Analysing cultural contacts and diffusion in tracing the origins and development of board games has become more popular the last two or three decades. Scholars of earlier periods sometimes compared games widely across time and space when they found likely matches. Modern writers comparing games from different places operate in a much more critical way and discuss the contexts of the material more carefully. Probable relations are considered and so are the connections needed for a specific influence.102

The anti-diffusionism inspired by the so-called New Archaeology of the seventies has left few marks on later studies dealing with games. Even when these general theories were esteemed, influences between the games of different areas were recognised:

Renfrew believes, and successfully proves, that the emergence of civilisation in the Aegean was an internal affair. The independent appearance of stones with running spirals in Cyprus cannot, however, be fortuitous since it is known that trading contacts did exist between the Island and the Aegean...103

[Page 63] It seems as if hard facts and actual examples in some of these cases were allowed to overrule the wider theoretical constructions.

Combining the study of games with a wider discussion on cultural influences was popular to various degrees among most of the authors of the period. Some scholars mentioned only similarities between games, while others dealt with the problem more thoroughly. The latter can be found in  J. Mouratidis' 'Are there Minoan influences on Mycenaean sports, games and dances?', which has cultural contacts and influences between games as its main theme.104 There are even studies, for example, 'Board games in the Eastern Mediterranean: some aspects of cultural interrelations' by P. Bielinski and P. Taracha, that use games as a medium or an instrument in a general discussion on diffusion and interaction between cultures.105

Within the field of anthropology, research on games has been increasingly popular during the period, perhaps most of all in works concerning African cultures (Figure 5). Because of anthropology's long tradition of cross-cultural comparisons, this is an important source of inspiration also for archaeologists and historians.106 An example of the methodological interaction between the disciplines can be seen in a study by I. Finkel on Tibetan dice games. In this work, a scholar with a classical and archaeological background uses mostly anthropological methods but includes historical references as well in the analysis.107

Another theoretical topic that once again interested researchers was the classification of games. They were divided into families and their relations were analysed by Murray at the start of the period and his categories have been used by many since. But lately new efforts have been made, most importantly by A. de Voogt, to modernise the classification and to evaluate Murray and Bell. The groups of games used in the old classifications were considered as poorly defined and were criticised for not giving good grounds for deciding why a certain game should belong to a certain group. Systematic theoretical principles were used by de Voogt to distinguish the classes and subclasses, and the terminology was carefully chosen and explained in a way not seen before.108

Some authors have chosen to concentrate on the religious and magical aspects of gaming and game boards. Besides the divided opinion on the use of cup-holes mentioned above, and of the well-known religious function of some of the Egyptian games, there are new theories connecting games with fortune-telling and divination,109 or discussions of influences and interactions between the activities involved in games, play and ritual.110

The recent conference proceedings from the International Institute for Asian Studies, already mentioned a few times, are in my opinion the best collection using new methodological approaches and they provide more examples. For instance, one part of the volume is entitled "Philosophy and board games" and questions are asked about human psychology and the earliest invention of board games.111  Included are also, even further away from the archaeological discussion but still theoretically inspiring, contributions from the growing fields of game theory and game-related computer science.112

So where are we heading? If one looks at the general picture of the research on gaming, it is inspiring to see how the interest in board games has grown rapidly during the last few decades. The number of new papers has clearly increased over the last 15-20 years. And the process is accelerating - a look at my bibliography for 1950-2000 will show that almost half of the entries are from the nineties. Equally inspiring are the new theoretical and methodological approaches presented in the last few years, many of which have originated in neighbouring disciplines, that, it is to be hoped, will influence the field of archaeology.
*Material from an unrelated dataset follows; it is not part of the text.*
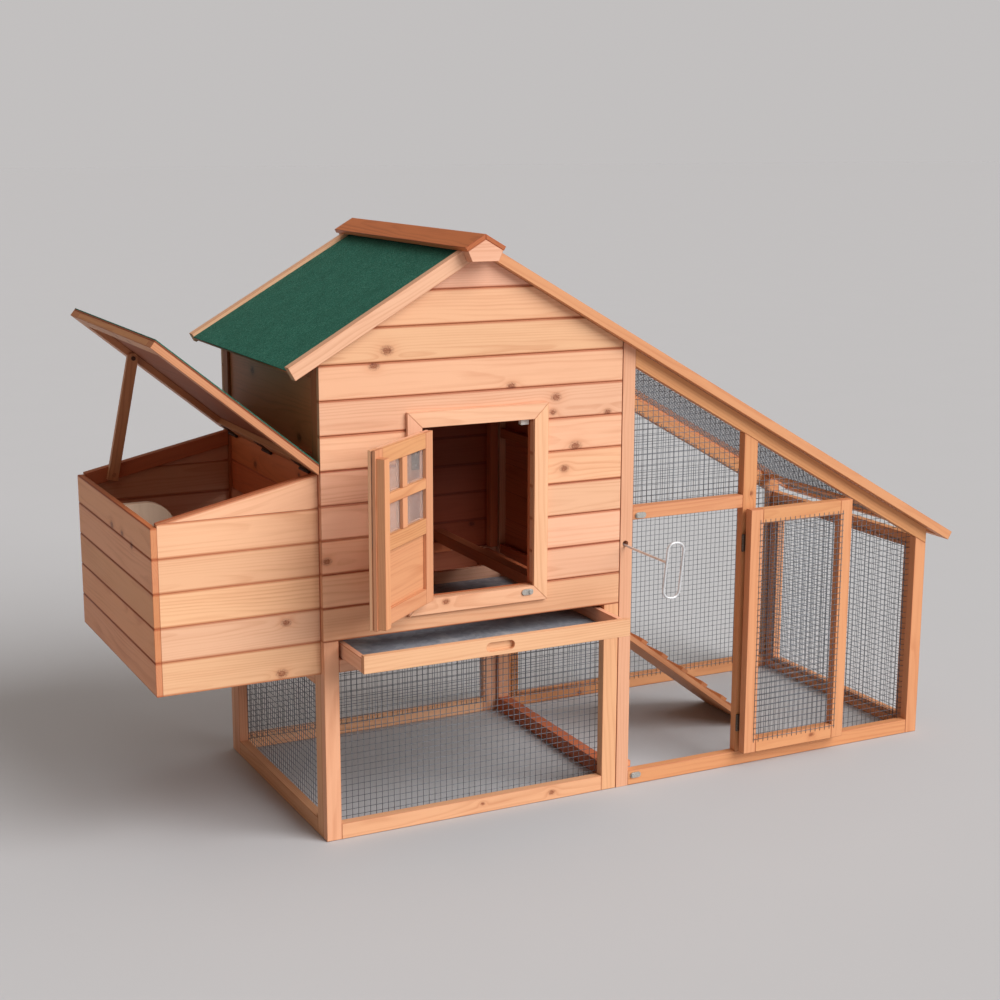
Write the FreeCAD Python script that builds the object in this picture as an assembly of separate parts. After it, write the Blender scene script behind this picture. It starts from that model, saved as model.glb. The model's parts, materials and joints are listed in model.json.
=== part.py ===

If the number of short works has increased, the opposite is true for the monographs - there are very few at all from the period. Perhaps this lack of major works is part of a trend that exists also in other disciplines. The tendency towards greater specialisation is probably one of the reasons why attending conferences, writing articles and giving papers may be taking up a larger proportion of the scholars' time than before. But there is, indeed, in my opinion a need for thorough investigations that focus on a certain problem or a specific material. It is hard to see the present use of yet another book summarising the "ancient board games".

[Page 64] In the Minoan field, we not only lack the monographs, but we do not have many shorter studies either. I hope that this will change and that archaeological material from Crete will be included in the cross-cultural collections of papers and articles of the future. The present article is part of my thesis entitled Minoan games and game boards. In my forthcoming work, I shall try to evaluate both the old finds and the conclusions and to collect and analyse the sporadic new evidence from around the island. The study of game-related influences between Crete and the rest of the Eastern Mediterranean will be important. Sophisticated, cross-cultural investigations comparing material from other civilisations may provide inspiration in re-examining the Minoan material and in trying to give a more precise picture of the "stepping-stones" and "influences" so often discussed.

Looking back from the three viewpoints, in 1900, 1950 and 2000, has, I hope, shown some of the different directions and trends that the research has followed. Both the purposes and the methods have changed substantially, and so have the forms of publication. The three vantage points are also good positions from which to describe the work of Sir Arthur Evans on Crete. From the first of these, we surveyed the 19th century background and Evans' possible sources of inspiration and the available information at the time of his discoveries. From the second one, we examined his own achievements and theories, and finally, from the present point, how his work has - or rather has not-been judged and carried on.